CAD and scene scripts:

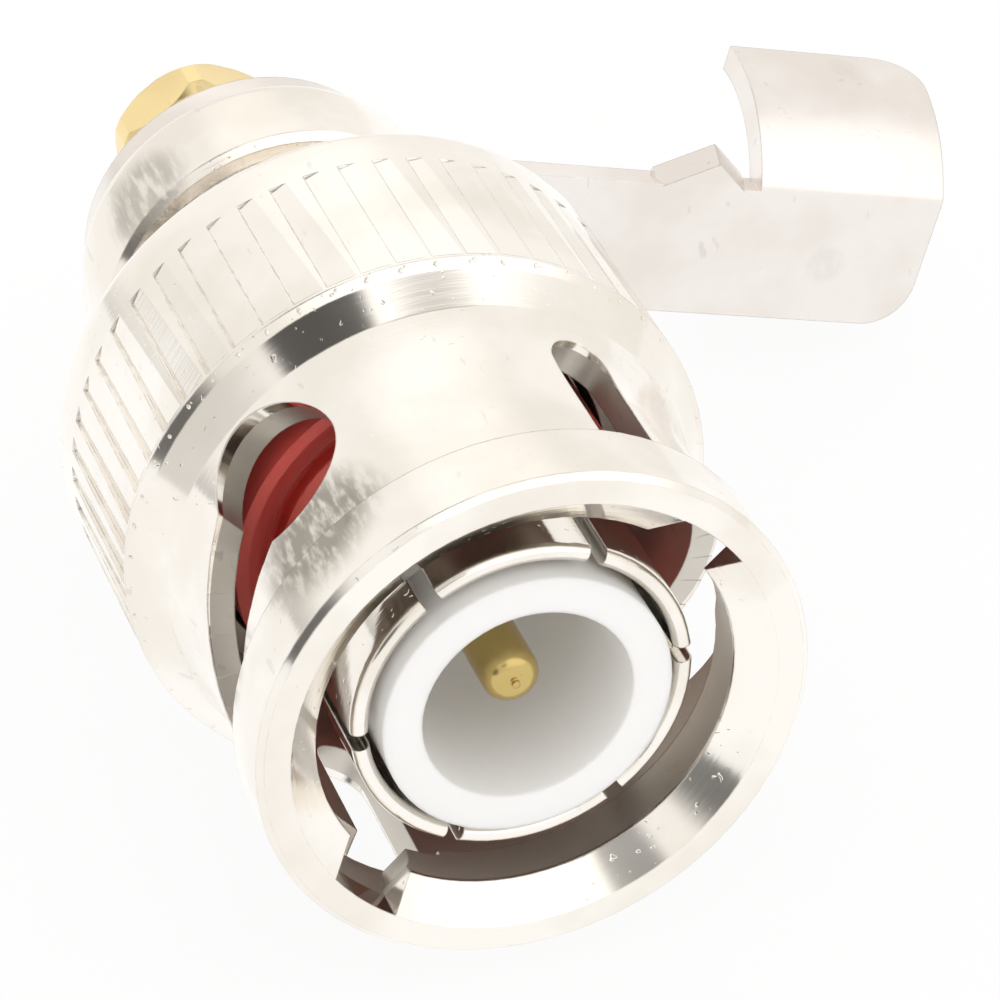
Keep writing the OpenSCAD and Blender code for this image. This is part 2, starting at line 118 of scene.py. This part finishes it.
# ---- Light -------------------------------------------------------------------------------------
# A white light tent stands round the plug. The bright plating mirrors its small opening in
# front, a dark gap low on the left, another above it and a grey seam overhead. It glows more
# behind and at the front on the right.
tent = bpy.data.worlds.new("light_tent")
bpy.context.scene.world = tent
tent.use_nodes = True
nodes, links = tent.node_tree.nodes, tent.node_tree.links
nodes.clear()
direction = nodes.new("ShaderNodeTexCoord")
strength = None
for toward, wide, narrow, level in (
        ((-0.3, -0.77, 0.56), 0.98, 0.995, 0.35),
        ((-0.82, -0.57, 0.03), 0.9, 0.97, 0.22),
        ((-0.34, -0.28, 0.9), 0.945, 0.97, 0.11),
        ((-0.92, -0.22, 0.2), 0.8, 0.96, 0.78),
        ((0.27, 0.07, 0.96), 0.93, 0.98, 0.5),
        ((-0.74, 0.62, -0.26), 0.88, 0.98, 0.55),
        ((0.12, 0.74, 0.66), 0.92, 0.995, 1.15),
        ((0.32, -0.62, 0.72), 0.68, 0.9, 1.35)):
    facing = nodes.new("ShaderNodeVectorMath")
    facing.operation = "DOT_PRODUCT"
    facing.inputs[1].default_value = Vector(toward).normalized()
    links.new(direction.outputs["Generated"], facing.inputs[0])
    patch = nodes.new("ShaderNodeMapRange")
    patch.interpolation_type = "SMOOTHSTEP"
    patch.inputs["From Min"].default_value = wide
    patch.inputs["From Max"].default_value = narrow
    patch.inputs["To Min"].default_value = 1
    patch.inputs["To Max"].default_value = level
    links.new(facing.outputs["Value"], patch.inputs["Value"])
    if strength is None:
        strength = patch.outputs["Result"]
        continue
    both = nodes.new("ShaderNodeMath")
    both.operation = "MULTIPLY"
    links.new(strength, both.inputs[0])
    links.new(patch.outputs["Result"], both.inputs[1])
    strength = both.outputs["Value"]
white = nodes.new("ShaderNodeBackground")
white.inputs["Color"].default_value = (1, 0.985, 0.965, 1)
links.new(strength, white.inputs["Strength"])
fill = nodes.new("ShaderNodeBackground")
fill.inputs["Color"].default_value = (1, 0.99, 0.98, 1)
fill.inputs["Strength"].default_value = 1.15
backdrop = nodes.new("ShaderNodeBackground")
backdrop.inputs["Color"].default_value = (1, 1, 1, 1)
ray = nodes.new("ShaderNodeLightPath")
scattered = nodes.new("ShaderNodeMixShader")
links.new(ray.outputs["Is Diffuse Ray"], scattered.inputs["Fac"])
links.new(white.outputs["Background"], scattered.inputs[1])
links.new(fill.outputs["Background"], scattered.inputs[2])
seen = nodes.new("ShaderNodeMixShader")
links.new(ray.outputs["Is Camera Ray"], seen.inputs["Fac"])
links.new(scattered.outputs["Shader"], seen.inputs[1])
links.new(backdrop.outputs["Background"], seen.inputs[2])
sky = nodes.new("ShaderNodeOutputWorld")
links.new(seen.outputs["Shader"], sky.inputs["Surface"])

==

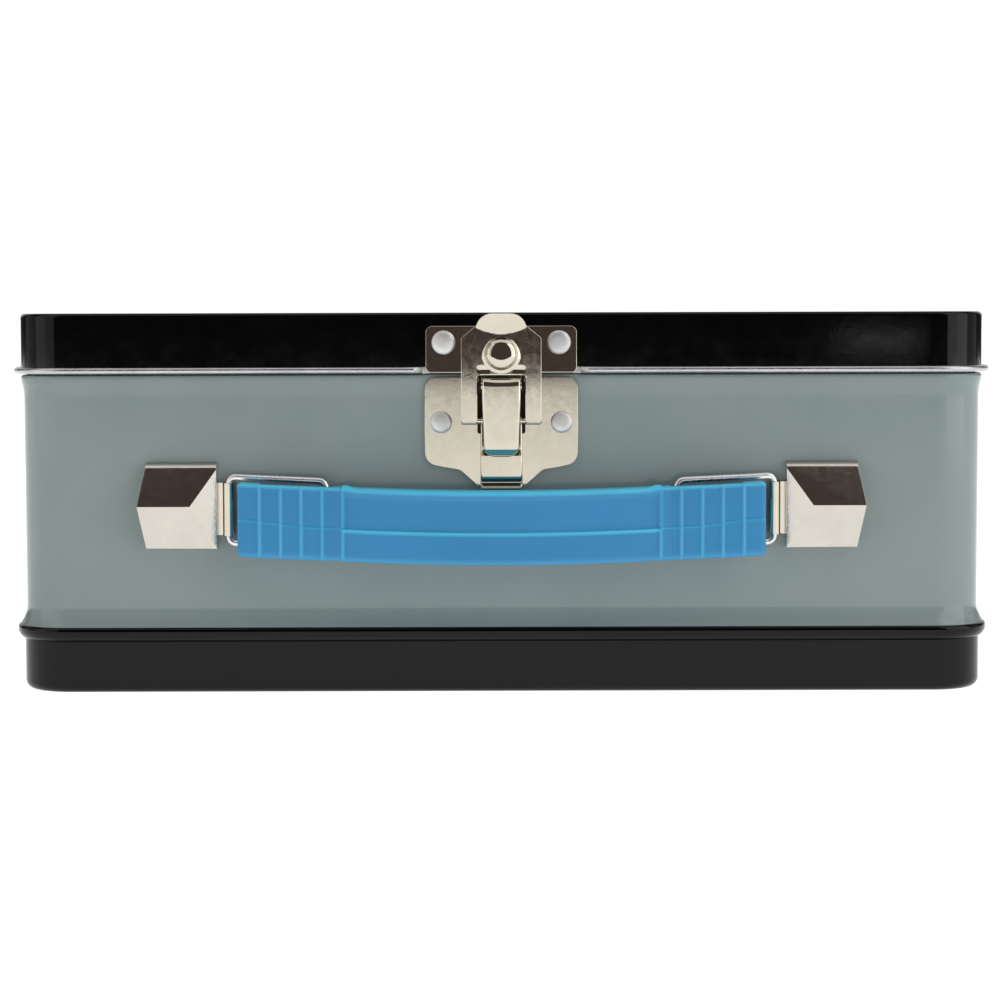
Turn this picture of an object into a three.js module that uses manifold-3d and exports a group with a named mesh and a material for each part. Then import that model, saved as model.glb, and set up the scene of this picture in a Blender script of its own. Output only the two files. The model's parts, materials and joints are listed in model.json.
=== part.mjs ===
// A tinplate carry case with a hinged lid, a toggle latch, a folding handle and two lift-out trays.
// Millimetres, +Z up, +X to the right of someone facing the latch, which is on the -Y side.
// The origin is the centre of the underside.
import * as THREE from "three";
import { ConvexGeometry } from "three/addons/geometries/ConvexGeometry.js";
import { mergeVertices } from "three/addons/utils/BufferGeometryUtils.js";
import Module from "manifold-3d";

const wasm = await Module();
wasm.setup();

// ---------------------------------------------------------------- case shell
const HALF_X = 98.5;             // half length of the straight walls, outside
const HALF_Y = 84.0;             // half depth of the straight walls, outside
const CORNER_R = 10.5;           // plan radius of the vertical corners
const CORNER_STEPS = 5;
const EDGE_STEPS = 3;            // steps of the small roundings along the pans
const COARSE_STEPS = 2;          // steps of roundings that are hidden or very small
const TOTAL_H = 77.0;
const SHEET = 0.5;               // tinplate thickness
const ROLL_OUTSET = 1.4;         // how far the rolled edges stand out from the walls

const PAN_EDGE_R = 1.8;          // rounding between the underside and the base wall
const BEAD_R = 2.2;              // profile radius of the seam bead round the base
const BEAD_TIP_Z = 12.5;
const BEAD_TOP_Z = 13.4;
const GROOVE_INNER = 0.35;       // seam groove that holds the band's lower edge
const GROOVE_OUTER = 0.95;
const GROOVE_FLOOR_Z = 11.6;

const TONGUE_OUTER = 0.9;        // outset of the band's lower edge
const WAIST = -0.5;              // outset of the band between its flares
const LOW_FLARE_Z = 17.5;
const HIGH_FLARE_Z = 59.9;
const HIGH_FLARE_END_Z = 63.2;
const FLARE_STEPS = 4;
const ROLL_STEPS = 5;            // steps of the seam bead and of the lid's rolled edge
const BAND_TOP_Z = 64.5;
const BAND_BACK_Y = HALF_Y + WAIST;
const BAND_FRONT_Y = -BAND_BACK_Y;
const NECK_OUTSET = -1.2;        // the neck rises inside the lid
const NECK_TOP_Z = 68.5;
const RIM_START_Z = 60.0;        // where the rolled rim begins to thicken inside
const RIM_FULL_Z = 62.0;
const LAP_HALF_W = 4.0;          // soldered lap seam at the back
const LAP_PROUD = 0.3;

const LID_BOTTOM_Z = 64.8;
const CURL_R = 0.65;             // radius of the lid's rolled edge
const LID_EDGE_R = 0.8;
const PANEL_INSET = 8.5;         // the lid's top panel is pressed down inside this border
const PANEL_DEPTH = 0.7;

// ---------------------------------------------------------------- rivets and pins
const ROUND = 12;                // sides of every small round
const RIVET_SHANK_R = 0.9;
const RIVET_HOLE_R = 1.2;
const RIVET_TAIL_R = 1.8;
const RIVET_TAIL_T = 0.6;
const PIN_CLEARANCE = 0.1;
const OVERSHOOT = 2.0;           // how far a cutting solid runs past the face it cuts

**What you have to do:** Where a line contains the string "import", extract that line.

**Final answer:**
Turn this picture of an object into a three.js module that uses manifold-3d and exports a group with a named mesh and a material for each part. Then import that model, saved as model.glb, and set up the scene of this picture in a Blender script of its own. Output only the two files. The model's parts, materials and joints are listed in model.json.
import * as THREE from "three";
import { ConvexGeometry } from "three/addons/geometries/ConvexGeometry.js";
import { mergeVertices } from "three/addons/utils/BufferGeometryUtils.js";
import Module from "manifold-3d";